:: DATA TO PROCESS

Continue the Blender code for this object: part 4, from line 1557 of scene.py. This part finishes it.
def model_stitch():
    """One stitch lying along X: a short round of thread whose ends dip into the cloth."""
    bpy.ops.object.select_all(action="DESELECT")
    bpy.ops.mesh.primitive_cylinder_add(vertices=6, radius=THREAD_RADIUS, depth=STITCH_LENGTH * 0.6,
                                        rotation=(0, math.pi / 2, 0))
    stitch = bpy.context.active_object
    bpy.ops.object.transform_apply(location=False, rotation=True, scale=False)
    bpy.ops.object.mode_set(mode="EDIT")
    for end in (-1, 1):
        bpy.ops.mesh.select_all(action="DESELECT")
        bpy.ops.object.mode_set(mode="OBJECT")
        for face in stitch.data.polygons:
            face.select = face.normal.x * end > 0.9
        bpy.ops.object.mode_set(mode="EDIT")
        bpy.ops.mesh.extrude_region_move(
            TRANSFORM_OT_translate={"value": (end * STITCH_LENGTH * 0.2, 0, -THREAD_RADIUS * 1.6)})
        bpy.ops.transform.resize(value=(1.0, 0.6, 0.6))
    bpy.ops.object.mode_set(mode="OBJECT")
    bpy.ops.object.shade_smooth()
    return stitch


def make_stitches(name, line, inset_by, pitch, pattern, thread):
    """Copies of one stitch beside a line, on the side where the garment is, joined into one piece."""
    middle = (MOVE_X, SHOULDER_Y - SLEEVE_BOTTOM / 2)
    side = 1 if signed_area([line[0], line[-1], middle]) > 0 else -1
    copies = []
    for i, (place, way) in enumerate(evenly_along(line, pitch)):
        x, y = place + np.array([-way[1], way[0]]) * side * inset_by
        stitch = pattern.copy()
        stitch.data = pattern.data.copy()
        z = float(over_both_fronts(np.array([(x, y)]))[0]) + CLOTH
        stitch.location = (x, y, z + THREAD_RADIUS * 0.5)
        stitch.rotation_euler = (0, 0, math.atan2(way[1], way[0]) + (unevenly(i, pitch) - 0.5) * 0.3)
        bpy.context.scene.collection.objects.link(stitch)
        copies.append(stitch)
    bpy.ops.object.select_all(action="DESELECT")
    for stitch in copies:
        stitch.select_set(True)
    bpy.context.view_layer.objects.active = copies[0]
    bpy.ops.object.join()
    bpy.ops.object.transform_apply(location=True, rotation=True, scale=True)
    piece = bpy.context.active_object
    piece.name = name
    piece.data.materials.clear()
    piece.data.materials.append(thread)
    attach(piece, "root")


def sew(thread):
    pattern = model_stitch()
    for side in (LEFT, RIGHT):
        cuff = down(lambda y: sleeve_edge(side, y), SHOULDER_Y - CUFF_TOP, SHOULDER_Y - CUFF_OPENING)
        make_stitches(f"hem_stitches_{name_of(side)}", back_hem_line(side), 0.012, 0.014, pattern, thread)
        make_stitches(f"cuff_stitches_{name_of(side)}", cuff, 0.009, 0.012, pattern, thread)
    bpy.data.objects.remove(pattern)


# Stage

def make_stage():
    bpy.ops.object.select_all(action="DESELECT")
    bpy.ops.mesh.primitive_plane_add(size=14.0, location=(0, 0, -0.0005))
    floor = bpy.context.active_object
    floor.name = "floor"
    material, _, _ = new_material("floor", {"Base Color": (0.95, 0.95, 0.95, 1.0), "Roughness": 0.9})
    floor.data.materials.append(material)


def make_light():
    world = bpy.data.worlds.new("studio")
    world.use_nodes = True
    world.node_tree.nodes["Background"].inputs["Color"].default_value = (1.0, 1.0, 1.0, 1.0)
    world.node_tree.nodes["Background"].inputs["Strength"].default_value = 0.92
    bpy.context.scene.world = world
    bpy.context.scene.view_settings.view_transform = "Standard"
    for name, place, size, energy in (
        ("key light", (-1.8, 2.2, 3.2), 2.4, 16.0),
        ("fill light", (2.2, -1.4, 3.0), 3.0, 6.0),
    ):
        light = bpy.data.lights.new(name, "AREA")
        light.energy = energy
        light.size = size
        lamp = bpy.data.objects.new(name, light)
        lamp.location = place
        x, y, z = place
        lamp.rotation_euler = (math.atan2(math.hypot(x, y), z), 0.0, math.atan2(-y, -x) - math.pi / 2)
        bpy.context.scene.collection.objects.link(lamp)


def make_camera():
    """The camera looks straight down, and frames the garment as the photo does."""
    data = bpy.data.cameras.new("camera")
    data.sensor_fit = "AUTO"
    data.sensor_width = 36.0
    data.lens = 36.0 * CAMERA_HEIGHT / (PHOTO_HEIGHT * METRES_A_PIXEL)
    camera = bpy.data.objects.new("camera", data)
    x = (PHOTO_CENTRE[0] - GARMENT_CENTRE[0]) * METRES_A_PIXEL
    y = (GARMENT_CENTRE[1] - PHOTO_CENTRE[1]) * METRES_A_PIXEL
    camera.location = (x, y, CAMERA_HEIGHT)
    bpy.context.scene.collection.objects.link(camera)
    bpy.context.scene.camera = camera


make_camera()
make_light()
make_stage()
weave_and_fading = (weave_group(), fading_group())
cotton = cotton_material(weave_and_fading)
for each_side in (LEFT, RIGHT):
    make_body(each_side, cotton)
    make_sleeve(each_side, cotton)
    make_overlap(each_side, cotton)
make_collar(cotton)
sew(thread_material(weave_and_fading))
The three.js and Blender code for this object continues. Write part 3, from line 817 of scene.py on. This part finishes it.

::::

Output all of the material, please, exactly as it stands.

Continue the Blender code for this object: part 4, from line 1557 of scene.py. This part finishes it.
def model_stitch():
    """One stitch lying along X: a short round of thread whose ends dip into the cloth."""
    bpy.ops.object.select_all(action="DESELECT")
    bpy.ops.mesh.primitive_cylinder_add(vertices=6, radius=THREAD_RADIUS, depth=STITCH_LENGTH * 0.6,
                                        rotation=(0, math.pi / 2, 0))
    stitch = bpy.context.active_object
    bpy.ops.object.transform_apply(location=False, rotation=True, scale=False)
    bpy.ops.object.mode_set(mode="EDIT")
    for end in (-1, 1):
        bpy.ops.mesh.select_all(action="DESELECT")
        bpy.ops.object.mode_set(mode="OBJECT")
        for face in stitch.data.polygons:
            face.select = face.normal.x * end > 0.9
        bpy.ops.object.mode_set(mode="EDIT")
        bpy.ops.mesh.extrude_region_move(
            TRANSFORM_OT_translate={"value": (end * STITCH_LENGTH * 0.2, 0, -THREAD_RADIUS * 1.6)})
        bpy.ops.transform.resize(value=(1.0, 0.6, 0.6))
    bpy.ops.object.mode_set(mode="OBJECT")
    bpy.ops.object.shade_smooth()
    return stitch


def make_stitches(name, line, inset_by, pitch, pattern, thread):
    """Copies of one stitch beside a line, on the side where the garment is, joined into one piece."""
    middle = (MOVE_X, SHOULDER_Y - SLEEVE_BOTTOM / 2)
    side = 1 if signed_area([line[0], line[-1], middle]) > 0 else -1
    copies = []
    for i, (place, way) in enumerate(evenly_along(line, pitch)):
        x, y = place + np.array([-way[1], way[0]]) * side * inset_by
        stitch = pattern.copy()
        stitch.data = pattern.data.copy()
        z = float(over_both_fronts(np.array([(x, y)]))[0]) + CLOTH
        stitch.location = (x, y, z + THREAD_RADIUS * 0.5)
        stitch.rotation_euler = (0, 0, math.atan2(way[1], way[0]) + (unevenly(i, pitch) - 0.5) * 0.3)
        bpy.context.scene.collection.objects.link(stitch)
        copies.append(stitch)
    bpy.ops.object.select_all(action="DESELECT")
    for stitch in copies:
        stitch.select_set(True)
    bpy.context.view_layer.objects.active = copies[0]
    bpy.ops.object.join()
    bpy.ops.object.transform_apply(location=True, rotation=True, scale=True)
    piece = bpy.context.active_object
    piece.name = name
    piece.data.materials.clear()
    piece.data.materials.append(thread)
    attach(piece, "root")


def sew(thread):
    pattern = model_stitch()
    for side in (LEFT, RIGHT):
        cuff = down(lambda y: sleeve_edge(side, y), SHOULDER_Y - CUFF_TOP, SHOULDER_Y - CUFF_OPENING)
        make_stitches(f"hem_stitches_{name_of(side)}", back_hem_line(side), 0.012, 0.014, pattern, thread)
        make_stitches(f"cuff_stitches_{name_of(side)}", cuff, 0.009, 0.012, pattern, thread)
    bpy.data.objects.remove(pattern)


# Stage

def make_stage():
    bpy.ops.object.select_all(action="DESELECT")
    bpy.ops.mesh.primitive_plane_add(size=14.0, location=(0, 0, -0.0005))
    floor = bpy.context.active_object
    floor.name = "floor"
    material, _, _ = new_material("floor", {"Base Color": (0.95, 0.95, 0.95, 1.0), "Roughness": 0.9})
    floor.data.materials.append(material)


def make_light():
    world = bpy.data.worlds.new("studio")
    world.use_nodes = True
    world.node_tree.nodes["Background"].inputs["Color"].default_value = (1.0, 1.0, 1.0, 1.0)
    world.node_tree.nodes["Background"].inputs["Strength"].default_value = 0.92
    bpy.context.scene.world = world
    bpy.context.scene.view_settings.view_transform = "Standard"
    for name, place, size, energy in (
        ("key light", (-1.8, 2.2, 3.2), 2.4, 16.0),
        ("fill light", (2.2, -1.4, 3.0), 3.0, 6.0),
    ):
        light = bpy.data.lights.new(name, "AREA")
        light.energy = energy
        light.size = size
        lamp = bpy.data.objects.new(name, light)
        lamp.location = place
        x, y, z = place
        lamp.rotation_euler = (math.atan2(math.hypot(x, y), z), 0.0, math.atan2(-y, -x) - math.pi / 2)
        bpy.context.scene.collection.objects.link(lamp)


def make_camera():
    """The camera looks straight down, and frames the garment as the photo does."""
    data = bpy.data.cameras.new("camera")
    data.sensor_fit = "AUTO"
    data.sensor_width = 36.0
    data.lens = 36.0 * CAMERA_HEIGHT / (PHOTO_HEIGHT * METRES_A_PIXEL)
    camera = bpy.data.objects.new("camera", data)
    x = (PHOTO_CENTRE[0] - GARMENT_CENTRE[0]) * METRES_A_PIXEL
    y = (GARMENT_CENTRE[1] - PHOTO_CENTRE[1]) * METRES_A_PIXEL
    camera.location = (x, y, CAMERA_HEIGHT)
    bpy.context.scene.collection.objects.link(camera)
    bpy.context.scene.camera = camera


make_camera()
make_light()
make_stage()
weave_and_fading = (weave_group(), fading_group())
cotton = cotton_material(weave_and_fading)
for each_side in (LEFT, RIGHT):
    make_body(each_side, cotton)
    make_sleeve(each_side, cotton)
    make_overlap(each_side, cotton)
make_collar(cotton)
sew(thread_material(weave_and_fading))
The three.js and Blender code for this object continues. Write part 3, from line 817 of scene.py on. This part finishes it.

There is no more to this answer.